W porównaniu z piątkiem można już jednak obwieścić, że wszyscy powyżsi zawodnicy nie mają tylko uzgodnionych warunków kontraktowych, ale posiadają już podpisane ważne umowy na sezon 2010. To nie koniec miłych informacji, które już wkrótce ujrzą światło dzienne. - Niemal na sto procent zostanie nam wypożyczony z Rybnika Bartosz Szymura oraz Janusz Baniak z Zielonej Góry - wyjaśnia prezes Speedway Wanda Paweł Sadzikowski. Tym sposobem krakowski zespół będzie prawdopodobnie występował w lidze dwoma krajowymi juniorami.
- Czekamy na odpowiedzi od jeszcze paru zawodników, cieszę się jednak już teraz, że w naszym zespole są Rymel, Własow czy Sajfutdinow. Każdy z nich ma zadatki na lidera, a na pewno na prowadzących pary. Jeśli wypalą wszyscy będę wręcz wniebowzięty. Przy okazji dziękuję im, że po kilku latach przerwy, kiedy krakowskiego zespołu nie było na żużlowej mapie, postanowili nam zaufać nie patrząc na problemy z przeszłości - dodaje Sadzikowski.

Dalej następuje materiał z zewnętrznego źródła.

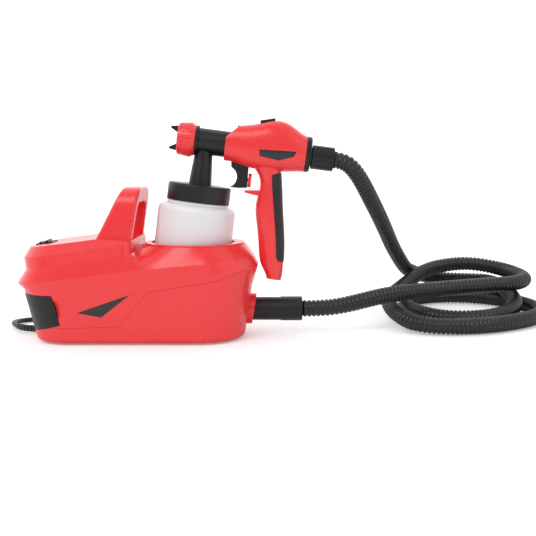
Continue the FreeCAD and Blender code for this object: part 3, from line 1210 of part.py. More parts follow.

Co ciekawe nie wszyscy seniorzy przychodzą do Krakowa jako "wolni strzelcy". - Oczekiwanie na licencję nie tylko mnie przysparzało dodatkowych siwych włosów. Także zawodnicy denerwowali się i dopytywali o naszą sytuację. Ja to doskonale rozumiem dlatego na przykład Denis Sajfutdinow, podpisał "warszawkę" w Bydgoszczy i do Speedway Wandy będzie bezproblemowo wypożyczony. Tym bardziej jestem wszystkim dodatkowo wdzięczny, że na nas czekali do ostatnich dni stycznia - uchyla rąbka tajemnicy sternik krakowskiego klubu.
Nie będzie tajemnicą jeśli wspomnimy, że działacze z Krakowa czekają na odesłanie podpisanych umów przez m.in. Grzegorza Stróżyka, Tomasza Łukaszewicza czy Hynka Stichauera.